Using Stochastic Dual Dynamic Programming to Solve the Multi-Stage Energy Management Problem in Microgrids

Abstract

In recent years, the adoption of renewable energy sources has significantly increased due to their numerous advantages, which include environmental sustainability and economic viability. However, the management of electric microgrids presents complex challenges, particularly in the orchestration of energy production and consumption under the uncertainty of fluctuating meteorological conditions. This study aims to enhance decision-making processes within energy management systems specifically designed for microgrids that are interconnected with primary grids, addressing the stochastic and dynamic nature of energy generation and consumption patterns among microgrid users.
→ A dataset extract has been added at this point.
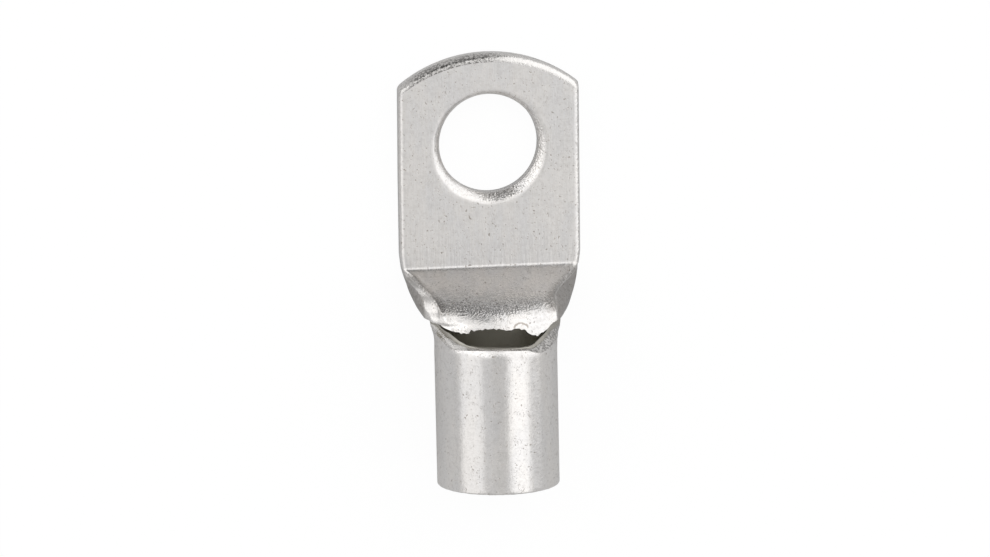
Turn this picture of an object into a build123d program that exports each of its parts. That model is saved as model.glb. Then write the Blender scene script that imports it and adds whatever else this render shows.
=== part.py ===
import os
from math import atan, cos, degrees, radians, sin, sqrt

from build123d import *

os.makedirs("parts", exist_ok=True)

# Tubular cable lug: one copper tube, left round as the barrel and pressed flat as the palm.
# Millimetres. The origin is the stud hole's centre on the palm's back, Z is up out of the
# palm's front, and Y runs from the barrel's open end to the palm's rounded end.

# Tube
TUBE_D = 10.4
WALL = 1.1
BARREL_LENGTH = 11.1
RIM_R = 0.35

# Palm
PALM_WIDTH = 15.4
PALM_END = 7.7
PALM_REACH = 10.5
PALM_END_R = 12.3
PALM_EDGE_R = 0.45
PALM_END_ROLL = 0.5

# The pressed walls touch along a seam, drawn as a narrow gap that laps into the tube's hollow.
SEAM_GAP = 0.06
SEAM_LAP = 0.2

# Stud hole, punched from the front, which draws its front edge down
STUD_HOLE_D = 8.5
HOLE_ROLL = 0.6

# The palm's sides draw in a little before the crease. One row for each section: its share of
# the taper's length and its share of the draw-in.
TAPER_LENGTH = 1.1
TAPER_DRAW_IN = 0.14
TAPER = ((0.5, 0.3), (1.0, 1.0))

# Transition from the crease to the round barrel, one row for each section. Each number is how
# far the section has gone from the palm's value to the barrel's: in its distance, its width,
# its height, its corner radius and the bow of its four sides.
TRANSITION_LENGTH = 7.0
TRANSITION = (
    (0.071, 0.038, 0.112, 0.063, 0.1),
    (0.143, 0.102, 0.234, 0.147, 0.2),
    (0.214, 0.178, 0.354, 0.242, 0.3),
    (0.286, 0.271, 0.47, 0.347, 0.4),
    (0.357, 0.377, 0.577, 0.463, 0.5),
    (0.429, 0.483, 0.668, 0.579, 0.6),
    (0.486, 0.593, 0.728, 0.663, 0.67),
    (0.536, 0.72, 0.772, 0.737, 0.73),
    (0.586, 0.831, 0.811, 0.8, 0.8),
    (0.657, 0.894, 0.862, 0.863, 0.87),
    (0.743, 0.945, 0.927, 0.926, 0.93),
    (0.829, 0.979, 0.982, 0.975, 1.0),
    (0.9, 0.996, 0.998, 0.996, 1.0),
    (0.971, 1.0, 1.0, 1.0, 1.0),
    (1.0, 1.0, 1.0, 1.0, 1.0),
)
ROUND_TURN = 30

# The tube's hollow starts at this share of the transition, no lower than this and with
# corners no smaller than this. While it is low, its top bows by no more than this share
# of half its height.
HOLLOW_START = 0.121
HOLLOW_LEAST = 0.33
HOLLOW_CORNER_R = 0.15
HOLLOW_BOW = 0.35

# Inspection mouth across the front, where the pressed wall tore away from the barrel. Its
# places are shares of the tube's radius across, and shares of the transition along.
# The barrel keeps a flat sill and a facet on each side of it, all leaning in to the bore.
SILL_ALONG = 0.84
SILL_CORNER = 0.806
SILL_RAKE = 0.1
FACET_SLOPE = 0.615
FACET_RAKE = 0.27

# The pressed wall keeps a torn lip with a lobe at each side.
LIP_LEFT = ((-1.135, 0.471), (-1.019, 0.514), (-0.846, 0.6), (-0.635, 0.657), (-0.529, 0.621))
LIP_MIDDLE = ((-0.471, 0.583), (0.231, 0.6), (0.394, 0.606))
LIP_RIGHT = ((0.462, 0.65), (0.596, 0.697), (0.75, 0.654), (0.942, 0.55), (1.096, 0.471))

# At each side the tear closes to a point near the tube's widest line. Both ends of its edge on
# the palm's side are given as shares along and of the tube's diameter up.
TEAR_END = (0.564, 0.471)
TEAR_TOP = (0.457, 0.635)

# Derived sizes
TUBE_R = TUBE_D / 2
BORE_R = TUBE_R - WALL
PALM_T = 2 * WALL
HALF_PALM = PALM_WIDTH / 2
HALF_CREASE = HALF_PALM - TAPER_DRAW_IN
CREASE_Y = -PALM_REACH
TAPER_Y = CREASE_Y + TAPER_LENGTH
BARREL_Y = CREASE_Y - TRANSITION_LENGTH
OPEN_END_Y = BARREL_Y - BARREL_LENGTH
MARGIN = 1.0


def between(start, end, share):
    return start + (end - start) * share


def along(share):
    """Y at a share of the way from the crease to the round barrel."""
    return between(CREASE_Y, BARREL_Y, share)


def front_point(place):
    """A place on the front, from its shares across and along."""
    return place[0] * TUBE_R, along(place[1])


def oval_corner(half_width, half_height, corner, turn):
    """Start, middle and end of an oval's corner, measured from the oval's centre."""
    bend = corner * sqrt(0.5)
    if turn == 0:
        x, z = half_width - corner, half_height - corner
        return (x, half_height), (x + bend, z + bend), (half_width, z)
    s, c = sin(radians(turn)), cos(radians(turn))
    reach_x = half_width - corner * (c - s)
    reach_z = half_height - corner * (c - s)
    share = s * s - (1 - c) * (1 - c)
    top_r = (reach_x * s - reach_z * (1 - c)) / share
    side_r = (reach_z * s - reach_x * (1 - c)) / share
    x = (top_r - corner) * s
    z = half_height - top_r + (top_r - corner) * c
    start = (top_r * s, half_height - top_r * (1 - c))
    end = (half_width - side_r * (1 - c), side_r * s)
    return start, (x + bend, z + bend), end


def oval(y, half_width, low, high, corner, turn):
    """Outline across the tube at y: four corners and four sides, flat or bowed, all tangent."""
    half_height = (high - low) / 2
    start, bend, end = oval_corner(half_width, half_height, corner, turn)

    def point(place, flip_x, flip_z):
        return flip_x * place[0], y, (low + high) / 2 + flip_z * place[1]

    def side(first, middle, last):
        return Line(first, last) if turn == 0 else ThreePointArc(first, middle, last)

    edges = []
    for flip in (1, -1):
        edges += [
            ThreePointArc(*(point(place, flip, flip) for place in (start, bend, end))),
            side(point(end, flip, flip), point((half_width, 0), flip, flip), point(end, flip, -flip)),
            ThreePointArc(*(point(place, flip, -flip) for place in (end, bend, start))),
            side(point(start, flip, -flip), point((0, half_height), flip, -flip),
                 point(start, -flip, -flip)),
        ]
    return Wire(edges)


def flat_section(y, half_width):
    return oval(y, half_width, 0, PALM_T, PALM_EDGE_R, 0)


def palm_blank():
    """Flat bar with pressed edges, its end rounded and rolled over at the front."""
    length = PALM_END - TAPER_Y + MARGIN
    bar = extrude(Plane.XZ * RectangleRounded(PALM_WIDTH, PALM_T, PALM_EDGE_R), amount=-length)
    disc = Cylinder(PALM_END_R, PALM_T, align=(Align.CENTER, Align.CENTER, Align.MIN))
    disc = fillet(disc.edges().group_by(Axis.Z)[-1], PALM_END_ROLL)
    return (Pos(0, TAPER_Y, PALM_T / 2) * bar) & (Pos(0, PALM_END - PALM_END_R, 0) * disc)


def palm_taper():
    sections = [flat_section(TAPER_Y, HALF_PALM)]
    for share, draw_in in TAPER:
        sections.append(flat_section(between(TAPER_Y, CREASE_Y, share),
                                     between(HALF_PALM, HALF_CREASE, draw_in)))
    return Solid.make_loft(sections)


def transition_rows():
    """Distance, half width, height, corner radius and turn of each section past the crease."""
    return [(share * TRANSITION_LENGTH, between(HALF_CREASE, TUBE_R, width),
             between(PALM_T, TUBE_D, height), between(PALM_EDGE_R, TUBE_R, corner),
             ROUND_TURN * bow) for share, width, height, corner, bow in TRANSITION]


def transition_outside():
    sections = [flat_section(CREASE_Y, HALF_CREASE)]
    for distance, half_width, height, corner, turn in transition_rows():
        sections.append(oval(CREASE_Y - distance, half_width, 0, height, corner, turn))
    return Solid.make_loft(sections)


def outside_half(distance):
    """Half the transition's width at a distance past the crease."""
    before = (0.0, HALF_CREASE)
    for row in transition_rows():
        if row[0] >= distance:
            return between(before[1], row[1], (distance - before[0]) / (row[0] - before[0]))
        before = row
    return TUBE_R


def slanted_wall(rows, index, column):
    """Wall across a section where the tube's outside slopes there."""
    before, after = rows[max(index - 1, 0)], rows[min(index + 1, len(rows) - 1)]
    slope = (after[column] - before[column]) / (after[0] - before[0])
    return WALL * sqrt(1 + slope * slope)


def transition_inside():
    """The hollow of the transition, one wall in from its outside at each section."""
    rows = transition_rows()
    start = HOLLOW_START * TRANSITION_LENGTH
    floor = (PALM_T - SEAM_GAP) / 2
    sections = [oval(CREASE_Y - start, outside_half(start) - WALL, floor, floor + HOLLOW_LEAST,
                     HOLLOW_CORNER_R, 0)]
    for index, (distance, half_width, height, corner, turn) in enumerate(rows):
        top = height - slanted_wall(rows, index, 2)
        if distance <= start or top - WALL < HOLLOW_LEAST + SEAM_GAP:
            continue
        hollow_half = half_width - slanted_wall(rows, index, 1)
        half_height = (top - WALL) / 2
        hollow_corner = min(corner * 2 * half_height / height, corner - WALL)
        bow = min(turn, degrees(2 * atan(HOLLOW_BOW * half_height / hollow_half)))
        sections.append(oval(CREASE_Y - distance, hollow_half, WALL, top,
                             max(hollow_corner, HOLLOW_CORNER_R), bow))
    return Solid.make_loft(sections)


def barrel_rod(radius, end_y):
    rod = Cylinder(radius, BARREL_Y - end_y, rotation=(90, 0, 0))
    return Pos(0, (BARREL_Y + end_y) / 2, TUBE_R) * rod


def barrel_outside():
    rod = barrel_rod(TUBE_R, OPEN_END_Y)
    return fillet(rod.edges().sort_by(Axis.Y)[0], RIM_R)


def palm_seam():
    """Line where the two pressed walls meet, open at the palm's end and in the stud hole."""
    half = HALF_PALM - WALL
    far = HOLLOW_START * TRANSITION_LENGTH + SEAM_LAP
    far_half = outside_half(far) - WALL - SEAM_LAP
    outline = Polyline((-half, PALM_END + MARGIN), (-half, TAPER_Y), (-far_half, CREASE_Y - far),
                       (far_half, CREASE_Y - far), (half, TAPER_Y), (half, PALM_END + MARGIN),
                       close=True)
    return Pos(0, 0, (PALM_T - SEAM_GAP) / 2) * extrude(make_face(outline), amount=SEAM_GAP)


def sill_outline(z):
    """Level section, at height z, of what the sill and its two facets bound."""
    depth = TUBE_D - z
    back = along(TEAR_TOP[0]) + MARGIN
    sill = along(SILL_ALONG) + SILL_RAKE * depth
    corner = SILL_CORNER * TUBE_R + (SILL_RAKE - FACET_RAKE) * depth / FACET_SLOPE
    far = corner + (back - sill) / FACET_SLOPE
    return Wire(Polyline((-far, back, z), (-corner, sill, z), (corner, sill, z), (far, back, z),
                         close=True).edges())


def sill_cut():
    return Solid.make_loft([sill_outline(TEAR_END[1] * TUBE_D), sill_outline(TUBE_D + MARGIN)], True)


def lip_cut():
    """All that lies on the barrel's side of the torn lip."""
    left = [front_point(place) for place in LIP_LEFT]
    middle = [front_point(place) for place in LIP_MIDDLE]
    right = [front_point(place) for place in LIP_RIGHT]
    rest = [right[-1], (HALF_PALM + MARGIN, right[-1][1]), (HALF_PALM + MARGIN, BARREL_Y),
            (-HALF_PALM - MARGIN, BARREL_Y), (-HALF_PALM - MARGIN, left[0][1]), left[0]]
    lines = (Spline(*left, middle[0]), Polyline(*middle), Spline(middle[-1], *right), Polyline(*rest))
    edges = [edge for line in lines for edge in line.edges()]
    return extrude(make_face(Wire(edges)), amount=TUBE_D + MARGIN)


def tear_cut():
    """All that lies above the closing end of the tear, seen from the side."""
    end_y, end_z = along(TEAR_END[0]), TEAR_END[1] * TUBE_D
    top_y, top_z = along(TEAR_TOP[0]), TEAR_TOP[1] * TUBE_D
    outline = Polyline((end_y, end_z), (top_y, top_z), (top_y, TUBE_D + MARGIN),
                       (BARREL_Y, TUBE_D + MARGIN), (BARREL_Y, end_z), close=True)
    return extrude(Plane.YZ * make_face(outline), amount=HALF_PALM, both=True)


def mouth():
    return sill_cut() & lip_cut() & tear_cut()


def stud_hole():
    return Cylinder(STUD_HOLE_D / 2, 3 * PALM_T)


def roll_over_hole(body):
    """Draw down the front edge of the stud hole."""
    circles = body.edges().filter_by(GeomType.CIRCLE)
    return fillet(circles.sort_by_distance((STUD_HOLE_D / 2, 0, PALM_T))[0], HOLE_ROLL)


def lug():
    outside = palm_blank() + palm_taper() + transition_outside() + barrel_outside()
    hollow = transition_inside() + barrel_rod(BORE_R, OPEN_END_Y - MARGIN)
    body = outside - hollow - palm_seam() - mouth() - stud_hole()
    return roll_over_hole(body).solid()


if __name__ == "__main__":
    part = lug()
    print("lug", part.is_valid, round(part.volume, 2), part.bounding_box())
    export_step(part, "parts/lug.step")
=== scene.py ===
"""The looks of the cable lug: its one piece of metal, with camera, light and floor."""
import math

import bpy
import numpy as np
from mathutils import Matrix, Vector


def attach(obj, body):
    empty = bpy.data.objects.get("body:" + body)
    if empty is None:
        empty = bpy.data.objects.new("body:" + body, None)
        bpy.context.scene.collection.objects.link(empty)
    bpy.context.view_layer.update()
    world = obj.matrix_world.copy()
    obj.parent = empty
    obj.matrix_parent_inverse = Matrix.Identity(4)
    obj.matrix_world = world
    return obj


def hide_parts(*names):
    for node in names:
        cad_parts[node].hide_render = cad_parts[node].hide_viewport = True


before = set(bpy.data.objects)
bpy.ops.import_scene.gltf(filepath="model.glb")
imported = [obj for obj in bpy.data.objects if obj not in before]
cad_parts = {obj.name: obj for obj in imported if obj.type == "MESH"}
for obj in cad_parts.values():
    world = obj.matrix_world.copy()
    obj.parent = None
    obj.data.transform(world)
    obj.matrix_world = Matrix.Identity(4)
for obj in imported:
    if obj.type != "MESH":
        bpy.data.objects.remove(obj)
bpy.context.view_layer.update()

MM = 0.001

# Sizes of the lug in millimetres, as its solid has them, and how quickly the top of the
# transition is drawn narrower towards its height
TUBE_R = 5.2
WALL = 1.1
PALM_HALF = 7.7
HALF_CREASE = 7.56
PALM_T = 2 * WALL
PALM_END = 7.7
PALM_END_R = 12.3
PALM_EDGE_R = 0.45
CREASE_Y = -10.5
TAPER_Y = -9.4
TRANSITION_LENGTH = 7.0
OPEN_END_Y = -28.6
HOLE_R = 4.25
ROUND_TURN = math.radians(30)
FLAT_TURN = math.radians(0.2)
TOP_DRAW_POWER = 1.15

# The hollow: the steepest wall it allows for, its least half height, its least corner and the
# share of its half height that the corner and the bow keep to, and its length past the crease
HOLLOW_STEEPEST = 1.3
HOLLOW_LEAST = 0.1
HOLLOW_CORNER = (0.08, 0.95)
HOLLOW_BOW = 0.35
HOLLOW_PAST_CREASE = 0.9

# The palm's marks in millimetres: its rounded end lies aside and back, starts to bend the rows
# at a y, is drawn in at its edge, and has an open seam between the walls
END_ASIDE = 0.13
END_BACK = 0.03
END_BEND_Y = -6
RIGHT_DRAW_IN = 0.35
SEAM_GAP = 0.07
SEAM_DEPTH = 0.14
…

The research incorporates stochastic models for energy pricing in transactions with the main grid and probabilistic representations of energy generation and demand. This comprehensive methodology allows for an accurate depiction of the volatile dynamics prevalent in the energy markets, which are critical in influencing microgrid operational performance. The application of the Stochastic Dual Dynamic Programming (SDDP) algorithm within a multi-stage adaptive framework for microgrids is evaluated for its effectiveness compared to deterministic approaches. The SDDP algorithm is utilized to develop robust strategies for managing the energy requirements of 1, 2, and 12 prosumers over a 24 h planning horizon. A comparative analysis against the precise solutions obtained from dynamic programming via Monte Carlo simulations indicates a strong congruence between the strategies proposed by the SDDP algorithm and the optimal solutions. The results provide significant insights into the optimization of energy management systems in microgrid settings, emphasizing improvements in operational performance and cost reduction.